*Problem details*:
Return exactly the listing's lines, from its first line to the line holding "RECESS = dict(r=6.02, inner=0.3, outer=0.25)", ends included.

*Supplied data*:

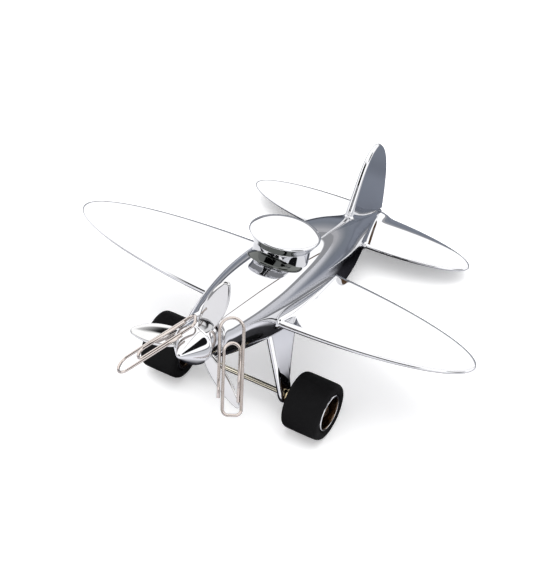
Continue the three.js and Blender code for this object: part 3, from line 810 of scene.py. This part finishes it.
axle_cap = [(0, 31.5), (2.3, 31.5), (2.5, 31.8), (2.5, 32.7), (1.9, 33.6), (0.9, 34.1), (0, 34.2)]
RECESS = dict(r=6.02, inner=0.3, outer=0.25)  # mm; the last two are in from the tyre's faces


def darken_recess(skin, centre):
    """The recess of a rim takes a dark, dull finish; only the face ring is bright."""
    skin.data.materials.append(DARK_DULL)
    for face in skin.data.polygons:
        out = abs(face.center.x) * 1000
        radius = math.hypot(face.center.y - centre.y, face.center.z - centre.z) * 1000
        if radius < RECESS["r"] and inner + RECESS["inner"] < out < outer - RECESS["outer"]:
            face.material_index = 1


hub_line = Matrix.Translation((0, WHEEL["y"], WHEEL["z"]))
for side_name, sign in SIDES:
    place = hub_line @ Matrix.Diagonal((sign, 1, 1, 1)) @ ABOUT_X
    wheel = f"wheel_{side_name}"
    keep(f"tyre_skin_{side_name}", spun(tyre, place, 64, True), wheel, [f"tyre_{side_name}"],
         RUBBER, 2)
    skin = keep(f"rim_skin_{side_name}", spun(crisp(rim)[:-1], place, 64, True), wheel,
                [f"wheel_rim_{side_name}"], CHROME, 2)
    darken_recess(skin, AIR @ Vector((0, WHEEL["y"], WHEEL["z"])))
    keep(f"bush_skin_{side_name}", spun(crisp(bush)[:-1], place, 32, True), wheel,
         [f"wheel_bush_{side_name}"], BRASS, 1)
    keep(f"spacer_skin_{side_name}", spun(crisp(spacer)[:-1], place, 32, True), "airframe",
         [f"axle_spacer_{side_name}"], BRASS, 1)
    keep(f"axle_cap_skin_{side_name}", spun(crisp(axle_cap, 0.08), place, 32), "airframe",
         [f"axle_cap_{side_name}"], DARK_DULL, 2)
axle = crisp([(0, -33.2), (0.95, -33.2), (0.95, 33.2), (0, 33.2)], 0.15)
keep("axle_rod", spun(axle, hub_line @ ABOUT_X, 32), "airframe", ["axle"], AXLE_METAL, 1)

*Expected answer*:
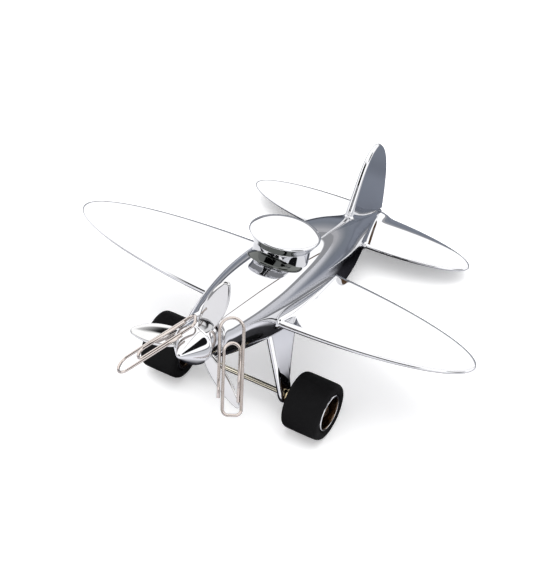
Continue the three.js and Blender code for this object: part 3, from line 810 of scene.py. This part finishes it.
axle_cap = [(0, 31.5), (2.3, 31.5), (2.5, 31.8), (2.5, 32.7), (1.9, 33.6), (0.9, 34.1), (0, 34.2)]
RECESS = dict(r=6.02, inner=0.3, outer=0.25)  # mm; the last two are in from the tyre's faces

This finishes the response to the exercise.